For various reasons, I'll just be scanning and posting my own work here.

In a lot of ways my 1983 story also fits our current era.

Saturday, October 30, 2010

Phone photo 131

Cranium Frenzy # 3




















1st edition, February or March 1982, Seattle, Washington, 60 copies, white.

2nd edition, March or April 1982, Seattle, Washington, 27 copies, white.

Both editions are an odd size, 18 x 11 cm. The 1st edition has a typo in Prof. Verner Von Vernervon's word balloon, the word "know" is omitted. This was corrected for the 2nd edition.

This title was made available on a print-on-demand basis through my Reprint Series in 1994-1996. This version was enlarged to a regular digest format.

The 1st Danger Room Reprint Edition, June 2005, was also in the regular digest format. 5 copies (4 yellow, 1 green).

Basically the entire comic is one illustrated essay, a technique I first used in college while studying with The Evergreen State College faculty member Thad Curtz, a writing instructor who pointed me in some directions that really helped me grow as a cartoonist.

The caption subtitle is "an annotated portrait gallery," which made creating this comic so enjoyable. I love drawing faces, and this format enabled me to present all sorts of characters.

Trivia:

The Plowzone People comes from a job I had for a bit entering data in a computer for the University of Vermont involving an archaeological plowzone.

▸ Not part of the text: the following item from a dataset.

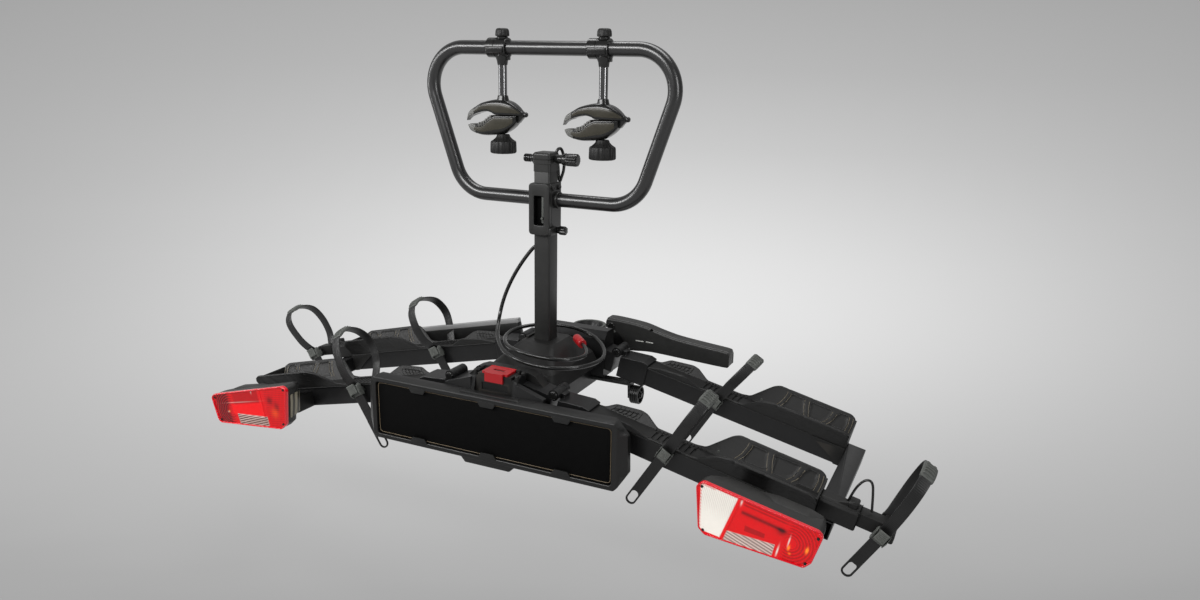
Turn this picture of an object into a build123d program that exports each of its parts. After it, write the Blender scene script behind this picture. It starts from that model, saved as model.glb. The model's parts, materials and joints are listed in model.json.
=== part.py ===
from build123d import *
import math
import os

# Folding two-bike rack for a 50 mm towball, millimetres.
# X runs to the right seen from behind the car, Y points towards the car, Z is up.
# The origin is the centre of the towball.
# A wing is drawn flat first: s runs outwards from the middle of the car, h stands square to the wing.

# Layout
WING_DROOP = 12.8
APEX_Z = 83.3
FRONT_RAIL_Y = -372.0
REAR_RAIL_Y = -82.0
RAIL_ROWS = (FRONT_RAIL_Y, REAR_RAIL_Y)

# Rail tubes and end bar
TUBE_W = 44.0
TUBE_H = 40.0
TUBE_WALL = 2.5
TUBE_TOP = -44.0
TUBE_END = 642.0
END_BAR_W = 36.0
END_BAR_DROP = 6.0

# Wing hinges
PIVOT_S = 128.0
PIVOT_H = -36.0
PIN_R = 5.0
PIN_CLEAR = 0.05
BARREL_R = 11.0
BARREL_GAP = 0.5
LUG_W = 22.0
HUB_ARM_W = 48.0
SLEEVE_WALL = 4.0
SLEEVE_END = 205.0

# Wheel trays
TRAY_START = 205.0
TRAY_FLOOR = 3.0
TRAY_WALL = 3.0
TRAY_FLOOR_HALF = 24.0
TRAY_TOP_HALF = 49.0
TRAY_LOW_H = -38.0
LADDER_START = 330.0
LADDER_SLOTS = 8
LADDER_PITCH = 11.0
RIB_PROUD = 1.6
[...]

Three seconds in the life of Rindo Bloch inspired Bryan, my brother, to write a play called Ten Seconds in the Life of Fenwick Green. The posters for the play reprinted the three panels from Cranium Frenzy # 3.

The sordid space age specimen was my self-portrait in 1982.

Phone photo 130


Icon in Tumwater, Washington

Cranium Frenzy # 2





































1st edition, Seattle, Washington, January 1982, 40 copies, yellow cover, enlarged digest.

2nd edition, Seattle, Washington, early 1982, 25 copies, yellow cover, enlarged digest. The 2nd ed. can be identified by a faint vertical line on the cover.

Available as a print-on-demand in regular digest size, 1996.

1st Danger Room Reprint Edition, June 2005, 5 copies (1 green, 4 red), regular digest size.

If I'm not mistaken, I think I burned all the original art to Cranium Frenzy # 1-2, and possibly # 3, in the fireplace of the house I was renting in Seattle. A few of my housemates attended the wake. My thinking at the time was that the art needed to be destroyed, much like a woodblock that had been used to make limited prints.

All of my 1981-1982 Seattle imprints were printed by a couple brothers originally from, I think, Iraq, who ran a print shop on University Ave. called Mecca Printing. Believe it or not, Lynda Barry had directed me to them by chance when I ran into her just across the street from the place. I sometimes wonder what became of them in Century 21 America. They had the first self-service photocopier I encountered where one could play around with amazing features like enlarging and reducing! You can't imagine how much of a difference this made in my publishing output. Prior to 1981, getting any comix art reduced in size was a major hassle and usually costly.

Trivia:

P. 2: Panel 4. Studio 54 was still in operation in 1982. In 1979 I actually made a whole party stop cold for a few silent seconds in Burlington, Vermont when I asked in complete innocence, "What is Studio 54?" It was a fine moment when they asked what planet I was from. I still had hay in my hair, apparently.

P. 3. Humptulips is a real place, right here in Grays Harbor County, Washington.

P. 5. A play on one my favorite lines from Caligula, by Albert Camus: "Men die and they are not happy."

P. 6. I think Brooke Shields was the source of the quote.

P. 7, panel 3. Another one of my favorite panels ever. Panel 7, based on Fred C. Dobbs from The Treasure of the Sierra Madre, a movie I really enjoy.

P. 10+: This was originally a short story I wrote in college ca. 1978 while studying with the writing instructor Peter Elbow, who taught me some wonderful methods in creating stories-- namely the use of freewriting. Still, when I read the whole thing out loud to him, Peter just sat poker faced and encouraged me to get more serious. But all my classmates were laughing pretty hard.

P. 11. More Hamlet stuff anticipating The Tragedy of Morty, Prince of Denmarke.

P. 12: Computers were just about at the point of really taking over and becoming part of office labor's daily experience when this comic was drawn. The name Mark Sense is a play on a now outdated computer term.

P. 22+: What was I thinking?!?

P. 26+: Arnie Wormwood was a character I liked who didn't get very far. I eventually killed him off, and unlike Morty the Dog, he pretty much stayed dead.

P. 33: You don't hear too much about Edgar Cayce these days, he seemed more of a household name in 1982. The Magus Bookstore in Seattle's U District had this page on display as you entered their section for paranormal books.